Each the size of a double-decker bus, the ships are designed to haul fuel, water, experiments and other essentials to the ISS crew.

After launch, they navigate their way by starlight and dock automatically -- technologies that are to be used in future US space missions.

During their mission, the pressurised units are used for storage and for living space, and are filled with human waste and rubbish before they are destroyed by re-entry.

Sunday's suicide plunge is scheduled for 1812 GMT.

It had initially been set for February 27 to enable flight engineers to test a trajectory that could help planning for the ISS's own destruction in the future.

But that plan was scrapped when a fault developed in one of the ATV's four power sources.

The problem is minor but re-entry was brought forward as a precaution, said mission officials.

Power hiccup to speed end of Europe's space truck
Paris (AFP) Feb 13, 2015 - A European supply ship will undock from the International Space Station on Saturday as scheduled but be destroyed 12 days earlier than planned because of a power hitch, the European Space Agency (ESA) said Friday.

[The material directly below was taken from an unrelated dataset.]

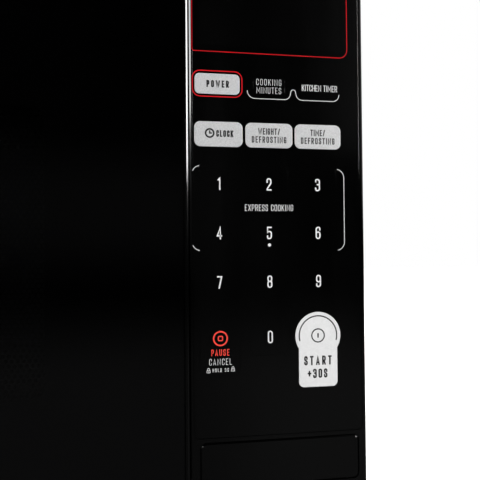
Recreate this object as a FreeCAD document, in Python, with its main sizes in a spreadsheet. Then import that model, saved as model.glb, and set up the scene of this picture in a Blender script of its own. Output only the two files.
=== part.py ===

The Automated Transfer Vehicle (ATV) Georges Lemaitre will separate from the ISS on Saturday at 1344 GMT at the end of its six-month mission, it said.

But the loss of one of its four power sources means that, as a precaution, the ATV will be destroyed on Sunday rather than on February 27 as initially planned.

"It's a minor concern rather than a critical problem," Dominique Siruguet, deputy head of ESA's ATV programme, told AFP.

"The ATV has four solar panels," he said.

"It can operate as normal using three power chains, but even if this were reduced to two, it would still be able to separate from the ISS and perform re-entry satisfactorily."

Re-entry entails sending the vehicle earthward at a steep angle so that it burns up on friction with the atmosphere at hypersonic speeds.

The ATV is the fifth and final cargo ship that ESA contracted to provide for the US-led ISS project.

Named after the father of the "Big Bang" theory, the spaceship is designed to navigate by starlight and dock automatically with the manned outpost in space.

The 10-metre (32.5-feet) -long ATV was launched by an Ariane 5 rocket in August, bringing 6.6 tonnes of fuel, water, oxygen, food, clothes and scientific experiments for the six ISS crew.

The initial plan was to use the ATV's death plunge as an experiment to provide data for the ISS's own demise, which is sketched for around 2024.

The idea was to see whether a longer, shallower angle of re-entry would help to burn up the ISS, which has a mass of around 420 tonnes (925,000 pounds).

The experiment has been scrapped and a conventional re-entry operation will now take place, ESA said.

It is scheduled for Sunday at around 1812 GMT, ESA said on its website.